Lee Hnetinka, founder of Darkstore, said it is a technology company first and a logistics provider second, comparing it to disrupters like Uber and Airbnb. The company made waves earlier this year by partnering with Snapchat and Nike to fulfill pre-release orders of Air Jordan III “Tinker” shoes during a live event in Los Angeles in February. The inventory sold out in 23 minutes. This week it’s doing something similar with Snapchat, Levi Strauss and Walt Disney World.

The company has 43 Darkstores in 40 top U.S. markets totaling 58,000 million square feet of space, through its ecommerce fulfillment center partners. Delivery partners include on-demand services like Deliv and Dynamex. Darkstore’s platform allows customers to choose the quickest, most economical delivery option.

“When we started there was no one who could offer an ecommerce brand the ability to store inventory in a city and have it delivered the same day,” Hnetinka said. “We enable a Nike or a Tuft & Needle to put their inventory in a place that’s local to the consumer and have it delivered in a few hours.”

Hnetinka said an ecommerce fulfillment partnership is “like a marriage – hopefully you only choose your partner once. If you do it correctly, you keep them a long time. Fulfillment is the backbone of a retail or ecommerce company. If the order isn’t fulfilled in time, the customer has a bad experience. Getting product to them is one of the most important, if not the most important things in the value chain.”

Darkstore is growing by going deeper into existing customers as well as adding new brands, with several major ones to be announced in Q4, Hnetinka said. He said some customers might begin with Darkstore handling a single SKU in one city, with a single fulfillment speed, like same-day delivery in New York.

While everyone talks about how Amazon is killing retailers, Hnetinka said what Bezos and company is actually doing is teaching them how to be better at retail. “Amazon, Target and companies like them are changing the way to enable convenience for customers,” he said. “They’re doing it because customers expect instant gratification, fast delivery and concierge-like service.”

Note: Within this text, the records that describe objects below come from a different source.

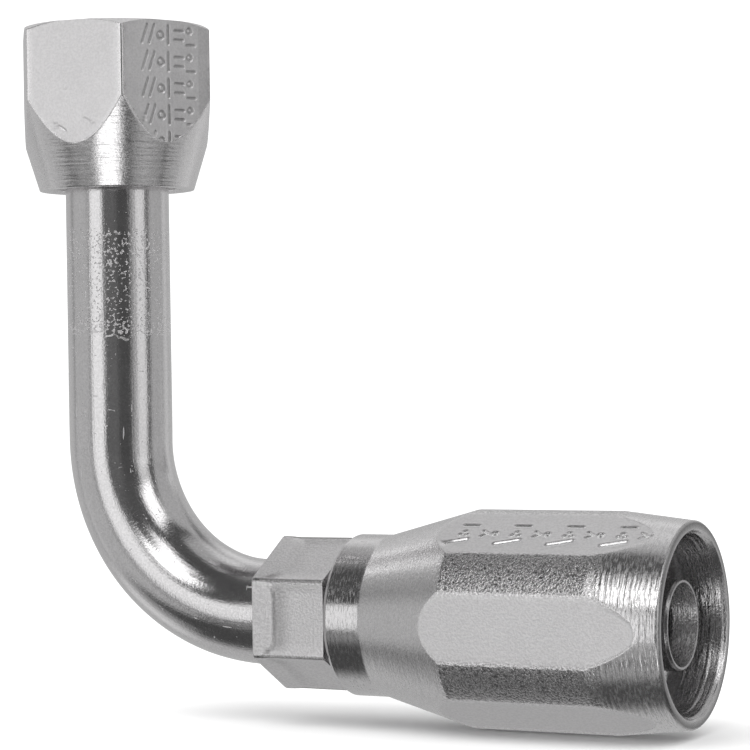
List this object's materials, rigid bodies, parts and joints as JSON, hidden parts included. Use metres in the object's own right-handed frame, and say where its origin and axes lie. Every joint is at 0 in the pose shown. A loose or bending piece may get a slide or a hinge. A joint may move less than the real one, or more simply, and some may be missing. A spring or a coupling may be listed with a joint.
{
  "type": "hydraulic hose end",
  "caption": "Field-attachable hydraulic hose end: 90 degree bent tube with a flared swivel nut on one end and a hexagonal screw-on hose socket on the other.",
  "frame": {"origin": "centre of the flare's lip plane, on the swivel nut's axis, where the mating fitting seats", "axes": "+Z out of the swivel nut's mouth, +X out of the socket's mouth along the hose axis, which lies 63.5 mm below the origin; Y is across the plane of the bend"},
  "size_m": [0.0876, 0.0238, 0.084],
  "materials": {
    "tube": "bright zinc plate over drawn steel tube, mirror-like with fine lengthwise scratches and pits",
    "sleeve": "zinc plate over turned steel",
    "nut": "satin zinc plate on cold-drawn hexagon, turned rear cone",
    "nipple": "satin zinc plate on cold-drawn hexagon, turned stem",
    "braze": "smooth braze fillet under zinc plate",
    "socket": "satin zinc plate on cold-drawn hexagon, turned collar, cone and mouth"
  },
  "bodies": {
    "elbow": {"elbow_tube": "tube", "nipple": "nipple", "braze_ring": "braze"},
    "sleeve": {"flare_sleeve": "sleeve"},
    "nut": {"swivel_nut": "nut"},
    "socket": {"socket": "socket"}
  },
  "joints": [
    {"name": "nut_draw_back", "type": "slide", "parent": "elbow", "child": "sleeve", "axis": [0, 0, 1], "range_m": [-0.03, 0]},
    {"name": "nut_swivel", "type": "hinge", "parent": "sleeve", "child": "nut", "pos_m": [0, 0, -0.009], "axis": [0, 0, 1], "continuous": true},
    {"name": "socket_draw", "type": "slide", "parent": "elbow", "child": "socket", "axis": [1, 0, 0], "range_m": [0, 0.045]}
  ]
}
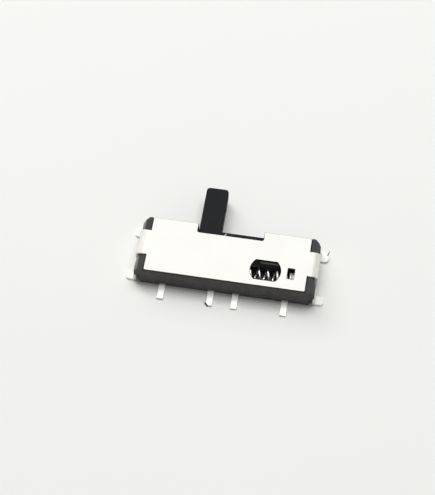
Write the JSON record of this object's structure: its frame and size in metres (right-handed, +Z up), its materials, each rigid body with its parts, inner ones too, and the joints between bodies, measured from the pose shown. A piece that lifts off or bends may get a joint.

Flowspace: Necessity is the Mother of Invention

Ben Eachus, co-founder and CEO of Flowspace, said the startup was born out of his frustration with meeting the fulfillment space requirements of Honest Co., where he was director of strategic projects.

“The problem I ran into time and again was projecting how much warehouse space we needed to accommodate our growth and channel changes,” Eachus said. “I found locating and launching space to be a long and cumbersome process. Once we found it there were often negotiations and tech integrations. The idea behind Flowspace was to make that process easier.”

Flowspace utilizes a virtual network of ecommerce fulfillment space, from both 3PLs and first-party partners that list their available space on its site in specific markets. Customers are primarily in the small-to-medium merchant category, companies typically constrained by their inability to hit monthly or annual order processing requirements. They may have an ecommerce site set up on Shopify or Bigcommerce, use FBA or sell through a marketplace.

“We’re not specific to any vertical or platform,” Eachus said. “They could be companies selling into wholesale channels but the majority are selling direct to customer.” Since its founding in May 2017, Flowspace has grown to “hundreds of customers,” he said.

As with Flexe, facility partners are primarily 3PLs but mostly smaller regional players with a specific geographic focus.

“The value we provide to them is, not every one of them has a dedicated sales force, so we supplement that,” Eachus said. “Because we can stitch together multiple regional providers we essentially have a national network. Our customers might be storing inventory across the country through multiple providers. It helps our partners not only generate incremental revenue from their empty space but it gives them a national presence they wouldn’t have otherwise.”